Wet Weather Gear
Reviewed - Gore C3/C5 Jacket and Shorts
Most things in life begin with good intentions. This review of a couple of pieces of Gore branded clothing is one such thing. My thought was to set myself up for a winter of wet weather riding with some fresh pieces of waterproof clothing. E-mails were sent and plans were made, but November became December, and then January, and I was still without any new garments to ward off the rain. When some finally arrived, we entered into a cold, dry snap. And then it was spring. And nobody wants to read about waterproof clothing that you've put off writing about in the middle of June. So best wait for fall to roll around again. And now that it has, oh boy are you in for a treat!

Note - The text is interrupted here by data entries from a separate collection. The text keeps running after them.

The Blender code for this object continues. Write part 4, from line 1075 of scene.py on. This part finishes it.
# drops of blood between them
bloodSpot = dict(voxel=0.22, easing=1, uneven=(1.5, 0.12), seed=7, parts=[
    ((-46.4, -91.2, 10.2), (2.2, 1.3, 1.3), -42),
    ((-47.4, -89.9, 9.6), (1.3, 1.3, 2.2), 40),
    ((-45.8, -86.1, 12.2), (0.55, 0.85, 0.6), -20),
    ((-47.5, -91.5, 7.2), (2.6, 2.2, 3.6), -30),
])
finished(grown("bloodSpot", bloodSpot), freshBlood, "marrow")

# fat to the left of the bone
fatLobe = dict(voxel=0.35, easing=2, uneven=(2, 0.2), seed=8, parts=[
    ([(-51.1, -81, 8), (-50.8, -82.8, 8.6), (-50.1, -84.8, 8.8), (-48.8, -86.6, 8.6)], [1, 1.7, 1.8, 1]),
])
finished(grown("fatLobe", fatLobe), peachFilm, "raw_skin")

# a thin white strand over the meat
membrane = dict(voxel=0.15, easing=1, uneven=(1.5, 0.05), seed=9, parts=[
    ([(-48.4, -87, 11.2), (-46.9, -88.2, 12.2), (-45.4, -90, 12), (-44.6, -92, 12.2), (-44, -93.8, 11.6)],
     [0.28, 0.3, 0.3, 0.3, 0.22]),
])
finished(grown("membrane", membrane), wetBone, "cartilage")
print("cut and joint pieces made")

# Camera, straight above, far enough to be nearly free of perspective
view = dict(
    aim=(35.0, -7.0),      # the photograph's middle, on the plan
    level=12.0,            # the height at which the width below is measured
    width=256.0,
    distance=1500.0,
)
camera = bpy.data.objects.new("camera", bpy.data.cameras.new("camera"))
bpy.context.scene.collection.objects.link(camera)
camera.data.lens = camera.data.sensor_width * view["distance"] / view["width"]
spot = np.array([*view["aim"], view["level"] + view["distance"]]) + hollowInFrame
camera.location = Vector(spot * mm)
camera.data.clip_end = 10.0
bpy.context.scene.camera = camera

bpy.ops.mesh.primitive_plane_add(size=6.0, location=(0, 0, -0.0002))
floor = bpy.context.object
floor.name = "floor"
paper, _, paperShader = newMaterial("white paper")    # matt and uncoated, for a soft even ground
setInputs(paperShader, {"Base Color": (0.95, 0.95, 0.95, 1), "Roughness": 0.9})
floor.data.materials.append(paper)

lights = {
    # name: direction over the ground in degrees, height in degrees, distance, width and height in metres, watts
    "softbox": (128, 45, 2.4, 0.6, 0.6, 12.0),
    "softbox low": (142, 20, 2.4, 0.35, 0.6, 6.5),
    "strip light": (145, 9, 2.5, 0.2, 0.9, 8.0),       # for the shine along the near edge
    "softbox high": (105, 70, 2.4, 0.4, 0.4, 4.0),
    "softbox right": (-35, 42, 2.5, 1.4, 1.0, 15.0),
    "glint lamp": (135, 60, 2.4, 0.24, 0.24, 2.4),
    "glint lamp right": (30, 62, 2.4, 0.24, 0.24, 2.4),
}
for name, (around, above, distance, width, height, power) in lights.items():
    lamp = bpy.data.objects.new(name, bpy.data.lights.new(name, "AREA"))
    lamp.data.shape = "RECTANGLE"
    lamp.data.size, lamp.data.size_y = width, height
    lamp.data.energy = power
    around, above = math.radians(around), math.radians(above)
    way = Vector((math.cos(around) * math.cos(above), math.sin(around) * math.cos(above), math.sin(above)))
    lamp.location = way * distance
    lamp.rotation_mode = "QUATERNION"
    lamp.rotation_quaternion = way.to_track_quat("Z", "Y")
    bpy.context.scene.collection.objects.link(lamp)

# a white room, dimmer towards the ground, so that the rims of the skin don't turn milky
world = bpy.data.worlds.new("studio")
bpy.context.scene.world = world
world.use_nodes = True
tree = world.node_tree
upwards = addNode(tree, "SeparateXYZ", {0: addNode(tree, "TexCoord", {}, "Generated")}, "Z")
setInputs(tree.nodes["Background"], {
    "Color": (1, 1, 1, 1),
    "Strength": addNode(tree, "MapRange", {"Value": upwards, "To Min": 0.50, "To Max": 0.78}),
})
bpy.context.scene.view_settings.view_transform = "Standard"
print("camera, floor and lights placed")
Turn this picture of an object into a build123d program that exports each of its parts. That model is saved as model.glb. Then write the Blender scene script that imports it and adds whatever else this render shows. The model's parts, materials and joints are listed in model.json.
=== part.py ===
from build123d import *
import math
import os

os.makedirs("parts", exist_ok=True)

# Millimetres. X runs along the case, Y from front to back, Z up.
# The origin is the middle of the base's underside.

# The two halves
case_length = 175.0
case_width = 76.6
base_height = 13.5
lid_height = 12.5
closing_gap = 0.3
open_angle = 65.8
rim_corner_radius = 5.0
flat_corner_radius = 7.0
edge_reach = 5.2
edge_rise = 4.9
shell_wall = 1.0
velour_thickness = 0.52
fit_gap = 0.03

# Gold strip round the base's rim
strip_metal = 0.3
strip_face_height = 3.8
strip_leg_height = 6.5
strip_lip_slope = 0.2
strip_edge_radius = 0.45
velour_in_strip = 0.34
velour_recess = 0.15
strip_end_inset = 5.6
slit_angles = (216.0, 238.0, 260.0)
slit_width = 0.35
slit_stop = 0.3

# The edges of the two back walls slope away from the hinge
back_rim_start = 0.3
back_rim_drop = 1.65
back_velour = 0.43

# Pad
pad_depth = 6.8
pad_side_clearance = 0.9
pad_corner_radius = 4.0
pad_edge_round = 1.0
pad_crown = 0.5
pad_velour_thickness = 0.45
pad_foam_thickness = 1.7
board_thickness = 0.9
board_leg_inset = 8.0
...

This wasn't the jacket that I was expecting. But perhaps it ended up being the jacket that I was meant to have?
My biggest challenge was the colour. Not that light blue is a bad colour, per se. It's just not one that I generally choose to expose to mud, dirt and other such things. I have so many pieces of subtly stained, light coloured cycling clothing (as I'm sure you all do) that I just buy everything in black now. However...I must say...this thing has shrugged off all the mud that I have thrown at it. No stains, no nothing. However, they do make it in black.
Aside from the colour, the jacket fits in nicely with my minimalist aesthetic. It's taken me years, but I've finally come to accept assymetrical clothing. The Napolean pocket is quite well placed, and a cycling jacket probably shouldn't need any more pockets. Beyond that, there are no pit zips, no gadgets and no gizmos. It's just a lightweight jacket. With a hood. And a slight drop in the rear.
Fit is small, and Gore warns you as such on their website. I rocked an XL where I would normally rock an L. And it's slim fitting, even at that, so plan ahead.
Performance-wise, I wasn't sure what to expect. C3 isn't exactly high up on the Gore food chain, and they have numerous jackets that would pay this one to park their car. But, really, it did everything that I needed it to do. Water resistance is still holding pretty well, even after several months and numerous washes. Breathability is pretty good, even though I'm more likely to finish a ride with a bit of dampness on the inside rather than from the outside.
I even like the hood! I know, there's many of you out there that poo-poo the under helmet hood. But I've become a believer. I mean, if your helmet doesn't fit properly, you may as well make use of all that extra space to keep the elements out.
All in all, at 199 USD, this is a pretty good jacket. Sure, that isn't chump change. You'll probably still get pretty angry at yourself if you crash and put a few holes in it. But it seems pretty durable and feels robust. I generally disintegrate jackets from the inside out, and the inside layer feels like it's not going to give up on things very easily.
Verdict? Rotation worthy.
Showing up in the same box at the jacket were these shorts. And, I will admit, they've seen far less use than the jacket that they came with. Still, I have put enough rides into them to feel like I've formed a valid opinion.
First, on the fabric. Gore doesn't give a lot of detail on the specifics of the fabric that goes into their product (which seems a bit odd), but these shorts receive a five bar "extremely breathable" rating vs. the four bars of the jacket above. It's definitely a different fabric, both on the inside and out. It's much stiffer and less soft. And when I finish a ride, things are pretty much bone dry on the inside. And water beads on the outside like nobody's business. It's definitely a step up in performance from the jacket.
And speaking of minimalist, these shorts are like a Scandinavian apartment looted by a group of conscientious furniture hoarders. Oh man. That's terrible! Oh well. Carry on!
Honestly, there is absolutely nothing extra on these shorts. No zipper. Nothing but a tiny little mesh pocket and some grippy material around the waistband. They stay put though.
Fit...fit is fairly interesting. For me, I'm in an L, and that seems to be about right. The challenge comes in the cut. The shorts are cut very long. They're almost knickers. They drop down a little bit further in the front than the back. The back has little cutouts with a tiny little reflective strip on the top. This is fine. The problem is that the bottom openings are a little bit too small to fit over a set of knee pads. The fit feels absolutely fine when you're padless, but the shorts tend to scrunch up on the top of your pads. As well, the narrow opening has other consequences. I hit the ground like a sack of potatoes one day when I was trying to pull them off. Like a frat boy hitting the ground after his first kegger. It was kind of shocking.
Still, if you're looking for shorts that are going to give you the best chance of staying dry through a wet day, the C5 Active Trail Shorts are a pretty good option. Check your fit and think about how they might react with your pads though. And that performance comes at a bit of a price. 159 USD is what you will need to pay, and that's a bit of an investment for something that is going to slide back and forth between your ass and your muddy saddle. But that ass might thank you.
Verdict? Rotation worthy. Although somewhat infrequently.